Just recently, India has circulated directives on cross border power trade to her concerned authorities. As per the directives, if the Indian government or the public institutions or the private sector wish to import electricity from any foreign country, there should be minimum 51 percent of investment in the power project of the Indian government or the (Indian) public company or the (Indian) private sector. Likewise, the directives state that power should be imported from the project in which there is 100 percent investment of the Indian government or the project should be under the control of the concern government of the neighbouring country.
From these two clauses, India has restricted import of electricity from the hydropower projects under the foreign investments. Nepal having huge potentiality of generating hydropower project, was dreaming on becoming rich by exporting hydropower to India. To make the dream come true, Nepal was hoping for inviting multinational companies in the country for joint-venture. China is the country which is keen to invest in hydropower sector. Understandably, to discourage and stop the third country investment and to encourage the Indian investment in hydropower projects in the neighbouring countries, India has developed such a policy.

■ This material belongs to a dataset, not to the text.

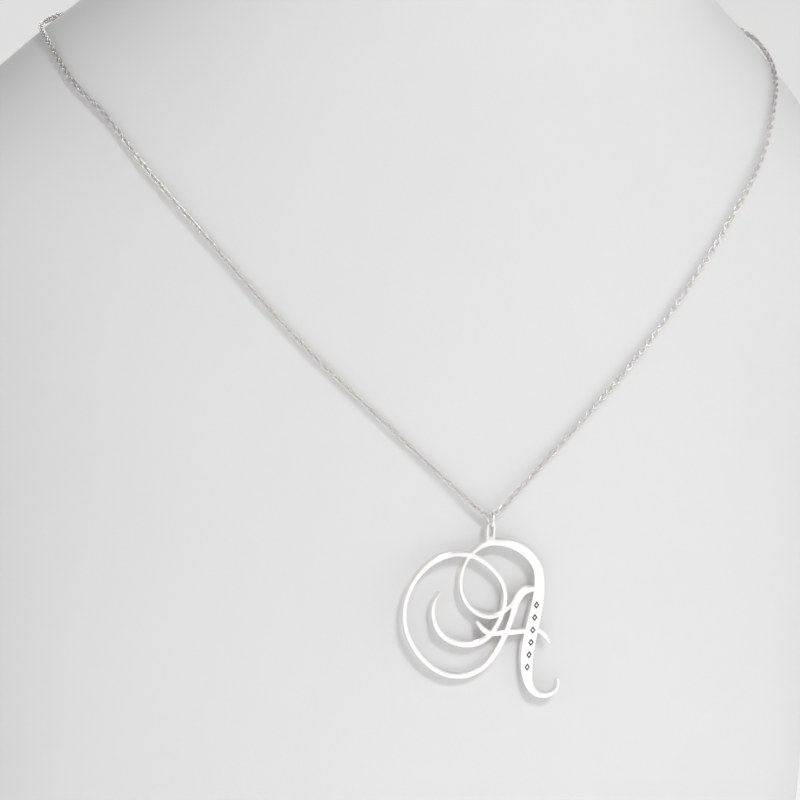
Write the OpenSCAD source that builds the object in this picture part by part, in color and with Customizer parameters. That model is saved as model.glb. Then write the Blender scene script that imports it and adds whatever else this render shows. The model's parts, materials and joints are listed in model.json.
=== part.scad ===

After the new directives, foreign countries or companies, except from India, will not come to Nepal to invest on hydropower project unless we can assure them of the market. That is no foreign companies/countries will come to invest in mega hydropower projects. It is clearly understood that except from handing over such mega projects to the Indian parties no other options are left except to export power to India. The Indian policy is to capture all such mega projects in Nepal.
The above two examples makes it crystal clear as to the Indian intention. India doesn’t want to see Nepal becoming rich and stable country. India doesn’t want to see Chinese support to Nepal. Yes, India will buy our electricity if she will get it at virtually free price. Therefore, we should forget about the dream of exporting our hydropower to India, instead, we should focus on establishing huge power consuming industries within the country and develop the plan of constructing hydropower projects as per the requirement of the country. The country should introduce more cable-car services, metro railways, east-west railways, e-vehicles, silver producing industries, fertilizer producing industries by providing power at very cheap price from which the operational/production cost can be reduced and our service/commodities can compete in the global market.
Likewise, we should develop the mindset that foreign countries, specially, Indians will not come here to develop infrastructural projects but we will have to construct them through our own resources. The government has introduced the plan of construction of Budhigandaki hydropower project by raising tax on petro-products. If the government will be able to make this local investment project a success, it will establish a new record. Even if we do not have the capacity for construction of many of the mega projects at once, we do have the capacity of completing one such infrastructural project after another. Experts have opined that the government must construct Budhigandaki hydropower project and also the Nijgadh International Airport and Kathmandu-Nijgadh fast track project by itself. Why does not the government make the mentality to complete these projects as model projects without any further delay?